The Strait Is Cracking Open, Slightly
There is one genuinely positive development buried inside this week’s chaos.
Iran announced that “non-hostile” ships may now transit the Strait of Hormuz if they coordinate with Iranian authorities first.
More vessels have started crossing. The tanker captain who was stranded for three weeks finally got safe passage with a military escort from an undisclosed regional authority.
The conditions are far from normal. Iran is reportedly charging fees for passage, which the Gulf Cooperation Council says violates international law.
Iran’s parliament is working on legislation to formally codify its control over the Strait and create a permanent revenue stream from the fees. That is not reopening the Strait. That is monetizing its blockade.
Brent crude fell to around $100 a barrel this week as some supply began moving again. It had been above $114 just days earlier.
The drop is real but fragile. It depends on Iran continuing to allow passage. Iran has shown it can change that policy in hours.

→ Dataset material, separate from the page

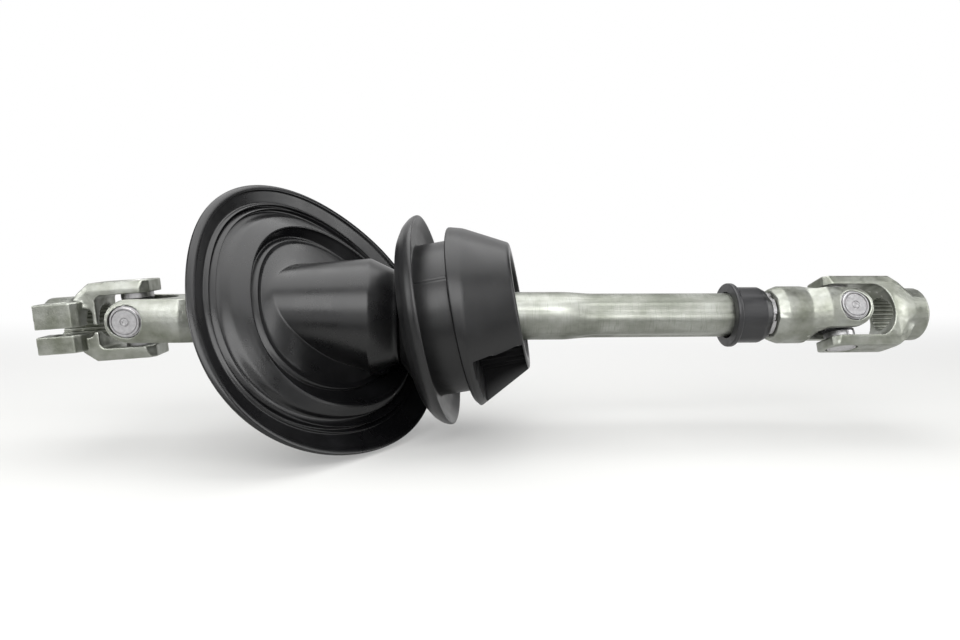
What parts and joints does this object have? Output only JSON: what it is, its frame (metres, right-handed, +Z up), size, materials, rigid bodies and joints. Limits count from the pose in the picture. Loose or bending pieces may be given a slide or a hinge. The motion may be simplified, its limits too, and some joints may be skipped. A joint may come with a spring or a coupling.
{
  "type": "steering shaft joint",
  "caption": "Lower steering shaft: universal joints at both ends, a sliding fluted tube, a pinch clamp yoke, a column socket, a stepped floor boot and a bulkhead seal.",
  "frame": {"origin": "on the shaft axis, within the bulkhead seal's panel groove", "axes": "+X along the shaft towards the column socket; +Z up as the part is shown; the pinch clamp yoke is at -X, with its lugs on the -Y side"},
  "size_m": [0.4756, 0.1291, 0.1372],
  "materials": {
    "zinc_steel": "zinc plated forging, satin",
    "bearing_steel": "ground bearing steel",
    "nylon": "natural nylon",
    "black_plastic": "moulded, semi gloss",
    "boot_rubber": "moulded, semi gloss",
    "seal_rubber": "moulded, satin",
    "lip_rubber": "moulded, matt"
  },
  "bodies": {
    "bulkhead": {"floor_boot": "boot_rubber", "bulkhead_seal": "seal_rubber", "seal_bush": "black_plastic"},
    "lower_shaft": {"lower_shaft_yoke": "zinc_steel", "outer_tube": "zinc_steel", "tube_collar": "black_plastic", "tube_liner": "nylon", "lower_shaft_cup_front": "bearing_steel", "lower_shaft_needles_front": "bearing_steel", "lower_shaft_cup_rear": "bearing_steel", "lower_shaft_needles_rear": "bearing_steel"},
    "lower_cross": {"lower_cross": "bearing_steel", "lower_cross_seal_front": "lip_rubber", "lower_cross_seal_rear": "lip_rubber", "lower_cross_seal_top": "lip_rubber", "lower_cross_seal_bottom": "lip_rubber"},
    "clamp": {"clamp_yoke": "zinc_steel", "clamp_cup_top": "bearing_steel", "clamp_needles_top": "bearing_steel", "clamp_cup_bottom": "bearing_steel", "clamp_needles_bottom": "bearing_steel"},
    "upper_shaft": {"inner_shaft": "zinc_steel", "stop_ring": "zinc_steel", "upper_shaft_yoke": "zinc_steel", "upper_shaft_cup_front": "bearing_steel", "upper_shaft_needles_front": "bearing_steel", "upper_shaft_cup_rear": "bearing_steel", "upper_shaft_needles_rear": "bearing_steel"},
    "upper_cross": {"upper_cross": "bearing_steel", "upper_cross_seal_front": "lip_rubber", "upper_cross_seal_rear": "lip_rubber", "upper_cross_seal_top": "lip_rubber", "upper_cross_seal_bottom": "lip_rubber"},
    "socket": {"socket_yoke": "zinc_steel", "socket_cup_top": "bearing_steel", "socket_needles_top": "bearing_steel", "socket_cup_bottom": "bearing_steel", "socket_needles_bottom": "bearing_steel"}
  },
  "joints": [
    {"name": "shaft_spin", "type": "hinge", "parent": "bulkhead", "child": "lower_shaft", "pos_m": [0, 0, 0], "axis": [1, 0, 0], "continuous": true},
    {"name": "lower_cross_swing", "type": "hinge", "parent": "lower_shaft", "child": "lower_cross", "pos_m": [-0.1676, 0, 0], "axis": [0, 1, 0], "range_deg": [-18, 26]},
    {"name": "clamp_swing", "type": "hinge", "parent": "lower_cross", "child": "clamp", "pos_m": [-0.1676, 0, 0], "axis": [-0.0698, 0, 0.9976], "range_deg": [-22, 22]},
    {"name": "shaft_slide", "type": "slide", "parent": "lower_shaft", "child": "upper_shaft", "axis": [1, 0, 0], "range_m": [0, 0.03]},
    {"name": "upper_cross_swing", "type": "hinge", "parent": "upper_shaft", "child": "upper_cross", "pos_m": [0.2167, 0, 0], "axis": [0, 0.9239, -0.3827], "range_deg": [-22, 22]},
    {"name": "socket_swing", "type": "hinge", "parent": "upper_cross", "child": "socket", "pos_m": [0.2167, 0, 0], "axis": [0, 0.3827, 0.9239], "range_deg": [-22, 22]}
  ]
}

Richard Haass Puts the Odds Plainly
Richard Haass, the former president of the Council on Foreign Relations, published an assessment Friday that deserves a wide reading.
He laid out the possible outcomes: regime change, Iranian capitulation, uncontrolled escalation, or formal peace. He said all four were possible. He described all four as unlikely to arrive cleanly.
“Reaching a comprehensive peace agreement will require realism on all sides,” he wrote. “A stable peace looks to be a long shot at this point.”
He also described a fifth outcome that nobody wants to say aloud: a long, grinding, inconclusive conflict that ends not with a deal but with mutual exhaustion.
Both sides too damaged to keep fighting, neither side willing to call it a victory, the world paying the economic price indefinitely.
The G7 met in a French abbey on the one-month anniversary of the war. They issued a joint statement. The fighting continued. The peace plan was called “not beautiful.” The Strait cracked open slightly. The oil price fell $14 and then held.
That is where things stand after 28 days. Not victory. Not peace. Not full escalation. Just the war, still going, with everyone trying to figure out what comes next.